According to the account of a survivor, the soldiers began shooting at them, aiming for their legs so that they would die more slowly. Once the victims were no longer able to move, the soldiers covered their bodies with fuel and set the barns on fire. Only six men escaped; one of them was later seen walking down a road heading for the cemetery and was shot dead. In all, 190 men perished.
The soldiers proceeded to the church and placed an incendiary device there. After it was ignited, women and children tried to escape through the doors and windows of the church, but they were met with machine-gun fire. A total of 247 women and 205 children died in the carnage. Only two women and one child survived; one was 47-year-old Marguerite Rouffanche. She slid out by a rear sacristy window, followed by a young woman and child; the Germans' attention was aroused and the three were shot. Marguerite Rouffanche was wounded and her companions were killed. She crawled to some pea bushes behind the church, where she remained hidden overnight until she was rescued the following morning. Another group of about twenty villagers had fled Oradour-sur-Glane as soon as the soldiers had appeared. That night, the village was partially razed.
A few days later, survivors were allowed to bury the dead. No less than 642 inhabitants of Oradour-sur-Glane had been murdered in a matter of hours. Adolf Diekmann claimed that the episode was a just retaliation for partisan activity in nearby Tulle and the kidnapping of Helmut Kämpfe.
On 12 January 1953, a military tribunal in Bordeaux heard the case against the surviving 65 of the approximately 200 German soldiers who had been involved. Only 21 of them were present. (Many were living in East Germany, which would not allow them to be extradited.) Seven of them were Germans, but 14 were Alsatians, French nationals of German ethnicity who had been regarded by the Nazis as members of the "Reich". All but one of them claimed to have been drafted into the Waffen-SS against his will, the so-called malgré-nous (a term which means "in spite of us").
The trial caused a huge protest in Alsace, forcing the French authorities to split the tribunal into two separate proceedings, according to the nationality of the defendants.On 11 February, 20 defendants were found guilty. Continuing uproar (including calls for autonomy) in Alsace pressed the French parliament to pass an amnesty law for all malgré-nous on 19 February, and the convicted Alsatians were released shortly afterwards. This, in turn, caused bitter protests in the Limousin region.
By 1958, all of the German defendants had been released as well.
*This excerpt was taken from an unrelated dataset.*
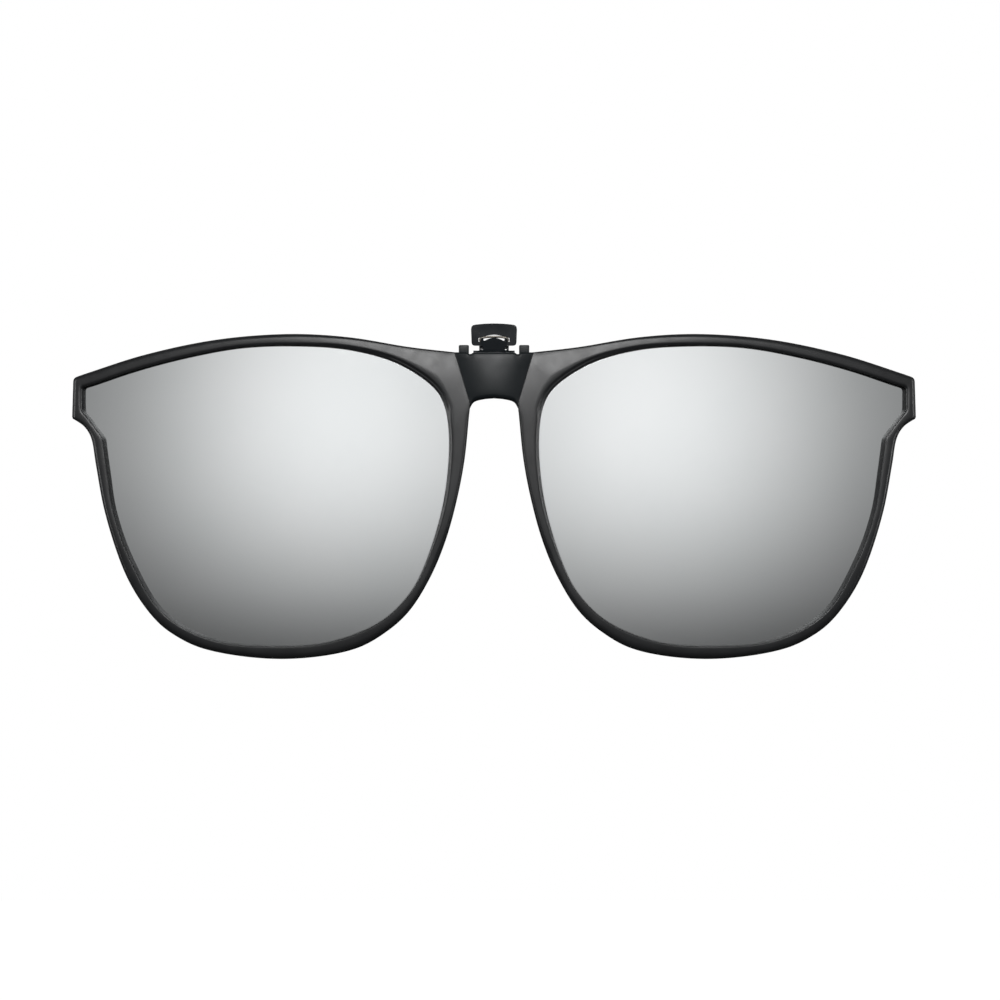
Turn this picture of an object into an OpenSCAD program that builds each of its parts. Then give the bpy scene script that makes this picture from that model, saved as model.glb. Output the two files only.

General Heinz Lammerding of the Das Reich division, who had given the orders for the measures against the Resistance, died in 1971 after a successful entrepreneurial career. At the time of the trial, he lived in Düsseldorf, which was located inside the British occupation zone of West Germany, and the French government never obtained his extradition from the British authorities.
The last trial against a former Waffen-SS member took place in 1983. Shortly before, former SS-Obersturmführer Heinz Barth had been tracked down in the German Democratic Republic GDR. Barth had participated in the Oradour-sur-Glane massacre as a platoon leader in the "Der Führer" regiment, in charge of 45 soldiers. He was one of several war criminals charged with having given orders to shoot 20 men in a garage. Barth was sentenced to life imprisonment by the First Senate of the City Court of Berlin. He was released from prison in the reunified Germany in 1997, and he died in August 2007.
After the war, General Charles de Gaulle decided that the village would never be rebuilt. Instead, it would remain a memorial to the cruelty of the Nazi occupation. In 1999, French President Jacques Chirac dedicated a memorial museum, the Centre de la mémoire d'Oradour, near the entrance to the Village Martyr, ("martyred village").